Like other experts, Ms. Hollederer said that that one of the things the courts look at is the relationship between the agent and the client. For example, she said that if the agent collects a fee in addition to a commission, "then the courts may rule that the agent has a higher level of duty of care owed to that client. In that case, the agent is putting himself forth not only as an agent, but also as a consultant."
Other factors examined include how long the insured has been a client of the agent, and whether the client uses multiple agents for their insurance program, or just one exclusively, she said. "If they use just one agent, the courts tend to see that as increasing the level of responsibility."

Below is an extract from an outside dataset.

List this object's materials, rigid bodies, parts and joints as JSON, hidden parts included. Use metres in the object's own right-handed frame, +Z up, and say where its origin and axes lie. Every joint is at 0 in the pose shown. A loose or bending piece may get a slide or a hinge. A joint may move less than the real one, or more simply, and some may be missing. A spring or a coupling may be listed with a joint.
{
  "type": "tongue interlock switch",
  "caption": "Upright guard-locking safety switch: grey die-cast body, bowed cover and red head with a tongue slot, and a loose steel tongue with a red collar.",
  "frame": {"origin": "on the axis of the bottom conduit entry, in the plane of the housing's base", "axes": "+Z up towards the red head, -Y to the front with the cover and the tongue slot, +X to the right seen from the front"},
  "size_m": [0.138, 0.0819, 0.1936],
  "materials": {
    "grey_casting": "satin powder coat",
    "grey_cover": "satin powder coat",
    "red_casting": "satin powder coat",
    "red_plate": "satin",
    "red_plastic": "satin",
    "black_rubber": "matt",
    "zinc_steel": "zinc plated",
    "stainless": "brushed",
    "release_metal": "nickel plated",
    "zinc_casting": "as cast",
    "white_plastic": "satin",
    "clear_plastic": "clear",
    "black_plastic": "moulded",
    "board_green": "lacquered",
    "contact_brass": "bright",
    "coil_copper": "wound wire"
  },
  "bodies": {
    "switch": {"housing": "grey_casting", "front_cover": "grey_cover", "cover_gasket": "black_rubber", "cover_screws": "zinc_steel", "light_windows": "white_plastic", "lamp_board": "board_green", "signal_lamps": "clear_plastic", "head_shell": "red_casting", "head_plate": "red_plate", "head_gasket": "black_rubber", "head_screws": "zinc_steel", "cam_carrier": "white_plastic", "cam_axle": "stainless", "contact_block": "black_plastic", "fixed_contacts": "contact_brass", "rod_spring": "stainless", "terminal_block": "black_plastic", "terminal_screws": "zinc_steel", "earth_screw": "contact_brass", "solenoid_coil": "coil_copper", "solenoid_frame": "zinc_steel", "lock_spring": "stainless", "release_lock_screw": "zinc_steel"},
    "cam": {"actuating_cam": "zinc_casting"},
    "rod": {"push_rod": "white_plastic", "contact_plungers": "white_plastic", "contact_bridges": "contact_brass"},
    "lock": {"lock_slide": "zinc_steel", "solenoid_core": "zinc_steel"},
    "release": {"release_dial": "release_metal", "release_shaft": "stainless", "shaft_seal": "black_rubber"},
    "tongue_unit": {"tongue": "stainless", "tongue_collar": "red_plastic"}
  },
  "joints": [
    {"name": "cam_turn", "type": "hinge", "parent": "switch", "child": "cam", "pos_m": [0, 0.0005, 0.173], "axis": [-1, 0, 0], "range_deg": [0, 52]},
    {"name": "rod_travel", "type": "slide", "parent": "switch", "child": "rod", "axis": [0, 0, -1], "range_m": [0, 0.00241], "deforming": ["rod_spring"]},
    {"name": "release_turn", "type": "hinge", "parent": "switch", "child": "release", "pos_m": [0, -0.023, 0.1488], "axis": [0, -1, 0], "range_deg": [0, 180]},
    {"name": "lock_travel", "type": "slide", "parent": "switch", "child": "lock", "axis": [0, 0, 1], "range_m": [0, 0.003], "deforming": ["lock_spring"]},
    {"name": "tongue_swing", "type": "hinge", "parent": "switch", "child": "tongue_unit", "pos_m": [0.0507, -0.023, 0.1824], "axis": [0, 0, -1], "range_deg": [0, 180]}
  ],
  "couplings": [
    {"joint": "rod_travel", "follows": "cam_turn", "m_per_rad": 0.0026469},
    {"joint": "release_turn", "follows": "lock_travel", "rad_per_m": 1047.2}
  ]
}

Ms. Hollederer added, "What we tend to recommend to brokers from the wholesale end is that they are better off presenting the broadest available coverage to the client and then, if the client feels the premium is too high, let the client decide the level of coverage they want. Then document thoroughly that the client has refused the coverage."
Flag: The Ruling
What The Judge Said
In his ruling in Paul Leonard and Julie Leonard vs. Nationwide Mutual Insurance Company, Judge L.T. Senter accepted the fact that Jay Fletcher, a Nationwide agent, told his client he did not need flood insurance. But why shouldn't Mr. Leonard buy flood insurance? The question wasn't asked or answered, according to the court.

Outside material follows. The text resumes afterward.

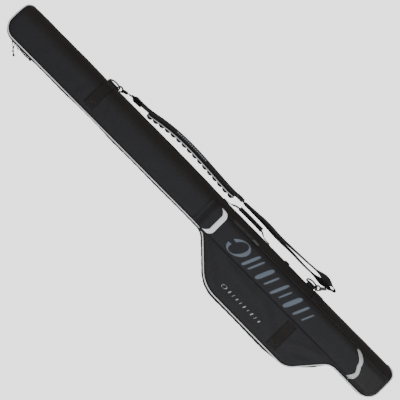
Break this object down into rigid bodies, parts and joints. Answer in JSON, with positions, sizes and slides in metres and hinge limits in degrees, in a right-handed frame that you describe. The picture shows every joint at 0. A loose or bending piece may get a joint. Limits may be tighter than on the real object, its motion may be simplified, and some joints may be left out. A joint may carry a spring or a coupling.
{
  "type": "fishing rod case",
  "caption": "Long padded soft case for fishing rods with a widened reel compartment, wrap-round zip, front pocket, carry handle and shoulder strap.",
  "frame": {"origin": "on the flat back, half way along the case and on the centre line of its rod tube", "axes": "+X along the case from the base end to the tip end, +Y from the spine to the zipped side, +Z out of the front"},
  "size_m": [1.6492, 0.298, 0.1308],
  "materials": {
    "shell_fabric": "coated woven polyester, matt",
    "base_fabric": "smooth coated fabric, satin",
    "silver_trim": "metallic silver synthetic leather",
    "silver_piping": "silver piping cord",
    "lining": "brushed knit lining",
    "webbing": "ribbed polypropylene webbing",
    "zip_tape": "woven zip tape",
    "zip_coil": "nylon coil",
    "zip_metal": "black enamelled zinc",
    "pull_rubber": "moulded rubber",
    "hook_and_loop": "hook and loop tape",
    "grip_foam": "foam under black fabric",
    "rib_rubber": "ribbed anti-slip rubber",
    "hardware": "black enamelled zinc",
    "gate_steel": "sprung steel",
    "buckle_plastic": "moulded acetal"
  },
  "bodies": {
    "case": {"back_panel": "shell_fabric", "back_gusset": "shell_fabric", "back_zip_tape": "zip_tape", "back_zip_coil": "zip_coil", "back_piping": "silver_piping", "back_lining": "lining", "base_pad": "lining", "tip_pad": "lining", "rod_strap_1": "webbing", "rod_strap_2": "webbing", "rod_strap_3": "webbing", "upper_band_back": "webbing", "lower_band_back": "webbing", "upper_ring_tab": "webbing", "lower_ring_tab": "webbing", "handle_patch_tip": "webbing", "handle_patch_base": "webbing", "spine_loop": "webbing", "zip_slider_tip": "zip_metal"},
    "lid": {"front_panel": "shell_fabric", "front_gusset": "shell_fabric", "front_zip_tape": "zip_tape", "front_zip_coil": "zip_coil", "front_piping": "silver_piping", "front_lining": "lining", "upper_band_front": "webbing", "lower_band_front": "webbing", "reel_band": "webbing", "pocket_panel": "shell_fabric", "base_patch": "base_fabric", "base_trim": "silver_trim", "pocket_loop_patch": "hook_and_loop", "side_zip_tape": "zip_tape", "side_zip_coil": "zip_coil"},
    "flap": {"flap_panel": "shell_fabric", "flap_trim": "silver_trim", "flap_hook_patch": "hook_and_loop"},
    "main_slider": {"zip_slider_base": "zip_metal"},
    "main_pull": {"zip_pull_base": "pull_rubber"},
    "tip_pull": {"zip_pull_tip": "pull_rubber"},
    "side_slider": {"pocket_slider": "zip_metal"},
    "side_pull": {"pocket_pull": "zip_metal"},
    "carry_handle": {"handle_webbing": "webbing", "handle_grip": "grip_foam"},
    "shoulder_strap": {"strap_upper": "webbing", "strap_lower": "webbing", "pad_cover": "grip_foam", "pad_binding": "silver_piping", "pad_ribs": "rib_rubber", "strap_adjuster": "buckle_plastic", "upper_hook": "hardware", "upper_swivel_loop": "hardware", "lower_hook": "hardware", "lower_swivel_loop": "hardware"},
    "upper_ring": {"upper_ring": "hardware"},
    "lower_ring": {"lower_ring": "hardware"},
    "upper_gate": {"upper_hook_gate": "gate_steel"},
    "lower_gate": {"lower_hook_gate": "gate_steel"}
  },
  "joints": [
    {"name": "lid_fold", "type": "hinge", "parent": "case", "child": "lid", "pos_m": [0, -0.062, 0.06], "axis": [1, 0, 0], "range_deg": [0, 105]},
    {"name": "flap_fold", "type": "hinge", "parent": "lid", "child": "flap", "pos_m": [-0.024, 0, 0.1131], "axis": [0, 1, 0], "range_deg": [0, 150]},
    {"name": "main_slider_slide", "type": "slide", "parent": "case", "child": "main_slider", "axis": [-1, 0, 0], "range_m": [0, 0.74]},
    {"name": "main_pull_swing", "type": "hinge", "parent": "main_slider", "child": "main_pull", "pos_m": [0.756, 0.0623, 0.06], "axis": [0, 0, 1], "range_deg": [-56, 0]},
    {"name": "tip_pull_swing", "type": "hinge", "parent": "case", "child": "tip_pull", "pos_m": [0.775, 0.0623, 0.06], "axis": [0, 0, 1], "range_deg": [-115, 20]},
    {"name": "side_slider_slide", "type": "slide", "parent": "lid", "child": "side_slider", "axis": [1, 0, 0], "range_m": [0, 0.08]},
    {"name": "side_pull_lift", "type": "hinge", "parent": "side_slider", "child": "side_pull", "pos_m": [-0.208, -0.037, 0.1172], "axis": [0, 1, 0], "range_deg": [0, 150]},
    {"name": "handle_swing", "type": "hinge", "parent": "case", "child": "carry_handle", "pos_m": [0, -0.0665, 0.045], "axis": [1, 0, 0], "range_deg": [-30, 30]},
    {"name": "strap_swing", "type": "hinge", "parent": "case", "child": "shoulder_strap", "pos_m": [0, -0.07, 0.036], "axis": [1, 0, 0], "range_deg": [-60, 0]},
    {"name": "upper_ring_swing", "type": "hinge", "parent": "case", "child": "upper_ring", "pos_m": [0, -0.07, 0.036], "axis": [1, 0, 0], "range_deg": [-60, 0]},
    {"name": "lower_ring_swing", "type": "hinge", "parent": "case", "child": "lower_ring", "pos_m": [0, -0.07, 0.036], "axis": [1, 0, 0], "range_deg": [-60, 0]},
    {"name": "upper_gate_press", "type": "hinge", "parent": "shoulder_strap", "child": "upper_gate", "pos_m": [0.42343, -0.0728, 0.02274], "axis": [0.155, -0.3879, -0.9086], "range_deg": [0, 15], "stiffness_Nm_per_rad": 0.02},
    {"name": "lower_gate_press", "type": "hinge", "parent": "shoulder_strap", "child": "lower_gate", "pos_m": [-0.4802, -0.07869, 0.02312], "axis": [0.2588, -0.2427, -0.9349], "range_deg": [0, 15], "stiffness_Nm_per_rad": 0.02}
  ],
  "couplings": [
    {"joint": "upper_ring_swing", "follows": "strap_swing", "ratio": 1},
    {"joint": "lower_ring_swing", "follows": "strap_swing", "ratio": 1}
  ]
}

Judge Senter found that Mr. Fletcher "did not materially misrepresent" the terms of Nationwide's policy. He wrote:
o "Leonard apparently inferred that Fletcher's reason for advising that he did not need a flood policy was that his homeowners policy would cover…water damage…This was an erroneous inference, and one that might have been avoided had either party…been more articulate in his inquiry or…response."
o "There is no evidence in the record to establish a standard of care applicable to an insurance agent who is asked about the advisibility of purchasing flood insurance."
o "Fletcher and Leonard never had any discussion of specific policy provisions and coverages."